For more information about Robyn Renee Hasty, please visit www.robynhasty.org.


About Jaklitsch/Gardner Architects

Jaklitsch / Gardner Architects (J/GA) is an award-winning, up and coming, New York City-based architecture and design studio with an expertise in buildings and interiors, furnishing and objects. Over the firm’s 16 year history, J/GA is known for its residential homes and interior design work, many times for repeat clients; its industrial design products include a Terrain Vase available at the MoMA Store, designed a one quarter table chair, and a NYC bike rack; their urban design includes an intermodal solution for a Chicago parking garage and a proposal to integrate pedestrians into the auto-centric Holland Tunnel entrance and exit ramps in Manhattan called Tunnel (Re)Visions; and the firm has conceived institutional work for a Public Library in South Korea as well an Art Center in Ireland. J/GA built the ground-up Marc Jacobs Flagship store in Tokyo and has provided the brand architectural and interior design direction for 15 years. J/GA is currently working on an historic estate house in the Hudson Valley, a new residential home in Rhinebeck, NY and a honey bee facility and women’s education center in Dodoma, Tanzania.

The studio’s diverse selection and most noteworthy projects can be found in Stephan Jaklitsch: Habits, Patterns, Algorithms, written by Stephan Jaklitsch and Mark Gardner.

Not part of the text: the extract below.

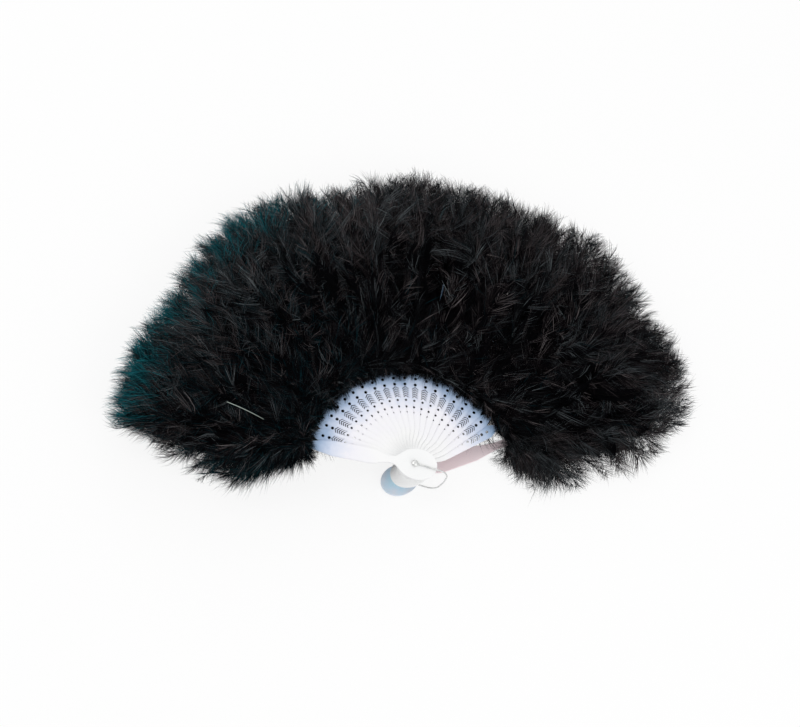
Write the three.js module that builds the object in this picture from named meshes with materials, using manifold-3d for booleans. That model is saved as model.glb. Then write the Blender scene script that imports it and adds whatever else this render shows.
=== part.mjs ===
import * as THREE from 'three';
import { mergeVertices } from 'three/addons/utils/BufferGeometryUtils.js';
import Module from 'manifold-3d';

// A folding feather fan: two plain guards and a row of pierced sticks turn on one rivet, and each
// carries a tuft of soft plumes. A wire bail hangs on the rivet's ends. Lengths are millimetres,
// with +Z up. The fan lies open on its feathers at z = 0, the rivet stands on the Z axis, and the
// feathers point towards +Y.

const wasm = await Module();
wasm.setup();

// Spread: the guards stand half the opening to either side of +Y
const stickCount = 20;
const openingDegrees = 150;

// Gap between pieces that turn on each other, or that lie side by side
const clearance = 0.3;

// Rivet
const pinDiameter = 2.5;
const rivetHeadDiameter = 4.6;
const rivetHeadThickness = 1;

// The pin is longer than the stack of sticks: the rear guard drops by this slack below them
const rivetSlack = 22;

// Bail of round wire, hanging on the rivet's ends. Its legs run level past the heads, then draw
// together by the shoulder's drop, and its outer run bows out a little.
const wireDiameter = 1.3;
const bailReach = 32;
const bailBow = 1.2;
const bailLevelRun = 26;
const bailDraw = 8.5;
const bailCornerRadius = 4;
const bailDegrees = -21.5;

// Pierced sticks, along the blade from the rivet
const stickThickness = 1;
const stick = {
  headReach: 16, headWidth: 25, headLength: 28,
  neckAt: 19, neckWidth: 5.2, wideAt: 38, width: 11.5,
  shoulderAt: 82, shoulderRise: 9, ribWidth: 3.8, tipAt: 185, tipWidth: 2.6,
};

// Plain guards
const guardThickness = 2.2;
const guard = {
  headReach: 19.5, headWidth: 27, headLength: 32,
  neckAt: 20, neckWidth: 6, wideAt: 40, width: 13,
  shoulderAt: 70, shoulderRise: 19, ribWidth: 6.6, tipAt: 192, tipWidth: 5,
};

// Pierced pattern of a stick: round holes, placed as shares of the way to its shoulder, and a band
// of slots bent like an arrow head between the third hole and the fourth
const smallHole = 1.5;
const mediumHole = 2;
const largeHole = 2.7;
const holeAtShares = [0.61, 0.67, 0.741, 0.916, 0.983];
const holeDiameters = [smallHole, mediumHole, mediumHole, largeHole, largeHole];
const chevronCount = 5;
const chevronMargin = 0.5;
const chevronWidth = 6;
const chevronRise = 2.2;
const chevronSlot = 0.9;

// Tufts of plumes. They start a setback past the sticks' shoulders, and reach this far from the rivet
// at even steps of the spread, from the front guard to the rear guard
const tuftSetback = 4;
const tuftReaches = [259, 263, 257, 270, 279, 266, 281, 279, 283, 292, 279, 284];
const tuftCrown = 15;
const tuftSwell = 2;
const tuftInnerRise = 8;
const tuftTipHeight = 14;
const tuftTipDepth = 20;
const tuftTipLevelShare = 0.45;
const tuftInnerLevelShare = 0.6;
// Where the tuft's outline turns, as shares of the way from its inner end to its tip
const bottomStartShare = 0.07;
const bottomEndShare = 0.84;
const roundTipShare = 0.965;
const topTurnShares = [0.76, 0.5, 0.16];
const topHeightShares = [0.84, 1, 1.02];
// The two outer tufts spread past their guards, and get shorter and flatter and droop there
const frontOuter = { degrees: [4, 8, 13], reachShares: [0.93, 0.78, 0.6] };
const rearOuter = { degrees: [7, 13, 20], reachShares: [0.9, 0.79, 0.63] };
const outerHeightShares = [1, 0.85, 0.5];
const outerLevelShares = [1, 0.94, 0.78];

// Smoothness of the round stretches
const holeSides = 8;
const pivotSides = 12;
const curveSteps = 4;
const wireSides = 6;
const bailSteps = 44;
const eyeSides = 16;
const rivetSides = 20;

const bladeCount = stickCount + 2;
const bladeStep = THREE.MathUtils.degToRad(openingDegrees) / (bladeCount - 1);
const wireRadius = wireDiameter / 2;
const pinRadius = pinDiameter / 2;
const pivotHoleRadius = pinRadius + clearance;
const stickPitch = stickThickness + clearance;
const tuftInnerRadius = stick.shoulderAt + tuftSetback;

// The stack on the rivet, from the table up
const lowEyeLevel = rivetHeadThickness + clearance + wireRadius;
const rearGuardLevel = lowEyeLevel + wireRadius + clearance;
const firstStickLevel = rearGuardLevel + guardThickness + rivetSlack + clearance;
const frontGuardLevel = firstStickLevel + stickCount * stickPitch;
const highEyeLevel = frontGuardLevel + guardThickness + clearance + wireRadius;
const topHeadLevel = highEyeLevel + wireRadius + clearance;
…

J/GA’s work has been exhibited widely and featured in numerous publications, including The New York Times, Time Magazine, Wall Street Journal, Architectural Digest, Wallpaper, Elle Décor, Azure, Hinge, Frame, and Surface.

The Firm’s Principals, Stephan Jaklitsch and Mark Gardner, are actively involved in all stages of every project and operate under the principle that architecture and the built environment possess the ability to communicate collective values, provide relevance and create meaning through the experience of a place. They take the lead with research and investigations to develop an appropriate response to the unique needs of each project with sensitivity to context, materiality, form, space, light and sustainability goals.